The next day, I met up with a friend from Rome, Elisabetta Povoledo, the International Herald Tribune’s Italy correspondent, and headed to Caltagirone, a town of 39,000, perhaps best known not for its 28 churches, but for its yellow and blue ceramics, sold in dozens of stores and on display on the 142 steps of the Scalinata di Santa Maria. It is one of eight Baroque towns in the region — together with Noto, Palazzolo Acreide, Ragusa and Scicli — added to the Unesco list of World Heritage sites in 2002.

We then turned south, to Scicli (pronounced as cheeklee), described by the British art historian Anthony Blunt as “Baroque preserved in aspic.” A prime example is the Palazzo Beneventano, festooned with grotesque faces, some scowling, some howling.
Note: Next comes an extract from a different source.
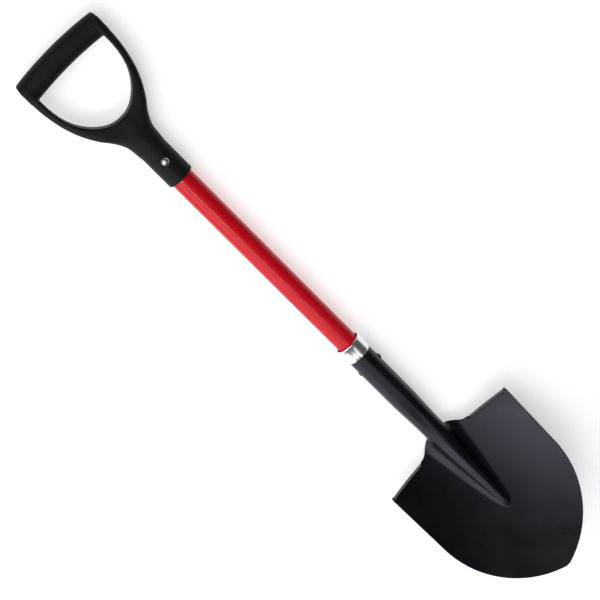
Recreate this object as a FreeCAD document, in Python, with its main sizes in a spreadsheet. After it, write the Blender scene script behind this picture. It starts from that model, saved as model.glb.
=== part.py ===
import FreeCAD, Part
import math
import os
import Sketcher

# Round-point garden shovel with a D-handle, lying face up.
# +X runs along the shaft to the blade's tip, +Z is up out of the blade's face, and Y is across.
# The origin is on the ground, under the middle of the shovel. Lengths are in millimetres.
# Inside the pieces, x is counted from the back of the D-grip and z from the shaft's axis.

Vector = FreeCAD.Vector

DRIVING_SIZES = [
    ("overall_length", 1000, "back of the crossbar to the tip of the blade"),
    ("axis_height", 21.35, "shaft axis above the ground; the grip rivet's peened end is the lowest point"),
    ("shaft_radius", 16, "outside of the fibreglass tube"),
    ("shaft_bore_radius", 12.5, "inside of the fibreglass tube"),
    ("shaft_start", 161, "upper end of the tube, inside the D-grip"),
    ("shaft_end", 688, "lower end of the tube, inside the socket"),
    ("slide_clearance", 0.1, "radial play between two pieces that slide together"),
    ("core_length", 76, "length of each plug that backs up a rivet inside the tube"),
    ("core_chamfer", 1.5, "lead-in on the plugs"),
    ("grip_half_width", 68.2, "half of the D-grip across the hands"),
    ("grip_depth", 31, "thickness of the D-grip, front to back"),
    ("grip_outer_rounding", 5, "rounding of the D-grip's outer edges"),
    ("grip_inner_rounding", 3, "rounding round the hand opening"),
    ("crossbar_depth", 33.5, "crossbar along the shaft"),
    ("crossbar_bow", 5, "how far the crossbar bows towards the hand"),
    ("grip_inner_half_width", 58, "half of the hand opening"),
    ("grip_crotch", 126, "end of the hand opening, towards the shaft"),
    ("sleeve_start", 176, "where the grip's sleeve gets its full radius"),
    ("sleeve_end", 235, "mouth of the grip's sleeve"),
    ("sleeve_radius", 19.4, "outside of the sleeve"),
    ("grip_rivet_place", 203, "grip rivet along the shaft"),
    ("grip_rivet_radius", 2.5, "shank of the grip rivet"),
    ("grip_rivet_head_radius", 5.3, "domed head of the grip rivet"),
    ("grip_rivet_head_height", 3, "height of the dome"),
    ("socket_start", 572, "upper end of the rolled socket, inside the collar"),
    ("socket_radius", 18.2, "outside of the rolled socket"),
    ("socket_neck_radius", 15.9, "outside of the socket at the neck"),
    ("sheet_thickness", 1.8, "pressed steel sheet of the blade and its socket"),
    ("socket_rivet_place", 607, "socket rivet along the shaft"),
    ("socket_rivet_radius", 2.75, "shank of the socket rivet"),
    ("socket_rivet_head_radius", 4.4, "flat-domed head of the socket rivet"),
    ("socket_rivet_head_height", 1.4, "height of that head"),
    ("washer_radius", 4.8, "burr under a peened rivet end"),
    ("washer_thickness", 0.8, "burr under a peened rivet end"),
    ("peened_radius", 3.5, "peened end of a rivet"),
    ("peened_height", 1.2, "peened end of a rivet"),
    ("collar_start", 560, "lip of the plated collar"),
    ("collar_length", 24.5, "collar along the shaft"),
    ("collar_wall", 0.7, "sheet of the collar"),
    ("collar_lip_radius", 20.6, "outside of the rolled lip"),
    ("collar_lip_bead", 1.5, "radius of the rolled lip's bead"),
    ("shoulder_place", 764, "foot steps, square to the shaft"),
    ("neck_place", 746, "where the blade's wings leave the socket"),
    ("blade_half_width", 111.5, "half of the blade at the shoulders"),
    ("blade_side_half_width", 109, "half of the blade where the sides turn in"),
    ("blade_side_end", 860, "where the sides turn in"),
    ("blade_lift_angle", 19, "rise of the blade against the shaft, in degrees"),
    ("blade_base_drop", 0.2, "face of the blade below the axis at the shoulders"),
    ("dish_depth", 22, "rise of the blade's corners above its middle"),
    ("dish_flattening", 0.72, "share of the dish that is gone at the tip"),
    ("frog_end", 888, "rounded end of the raised frog"),
    ("frog_end_radius", 3.6, "crest of the frog where it ends"),
    ("frog_cover", 0.4, "how far the frog's crest lies outside the socket it runs out of"),
    ("frog_foot_radius", 15.5, "concave foot of the frog at the shoulders"),
    ("frog_end_foot_radius", 8, "concave foot of the frog where it ends"),
    ("frog_fullness", 0.85, "1 for a straight crest, less for a crest that bulges"),
    ("bend_start", 700, "where the socket starts to bend up"),
    ("bend_rise", 4.8, "rise of the socket's axis from there to the shoulders"),
    ("seam_width", 1.2, "gap between the rolled socket's edges, at the back"),
    ("step_height", 10, "foot step above the face"),
    ("step_inner", 44, "inner end of a foot step, from the middle"),
    ("step_chamfer", 6.5, "slope at both ends of a foot step"),
]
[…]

It was Sunday, which meant that the great church of Sant’ Ignazio was open, and we could catch a glimpse of the extraordinary Madonna of the Militia, whose miraculous appearance in 1091 is said to have saved local Normans from an attack by invading Moors.

A life-size statue of this warrior virgin, decked in armor, with locks of black hair, sits high upon a rearing horse, brandishing a sword. Under the horse’s feet are the figures of two writhing Moors, undoubtedly an uncomfortable sight for visiting North Africans.

For our last stop, we took a detour away from the Baroque, to Donnafugata, an eclectic, overwhelmingly 19th-century castle, with a view of the Mediterranean from its mock-Venetian terrace. This was once the domain of Baron Corrado Arezzo, heir of an old Ragusa family, who was so powerful that he redirected the local railroad so that the trains stopped at the gates of his estate.

Here, for 8 euros, about $10, you can get a glimpse of the faded glory of the once mighty Sicilian aristocracy. Now the property of the local government, Donnafugata, with its peeling wallpaper and frayed rugs, is a nostalgic reminder of a society that once valued power and beauty in equal measure.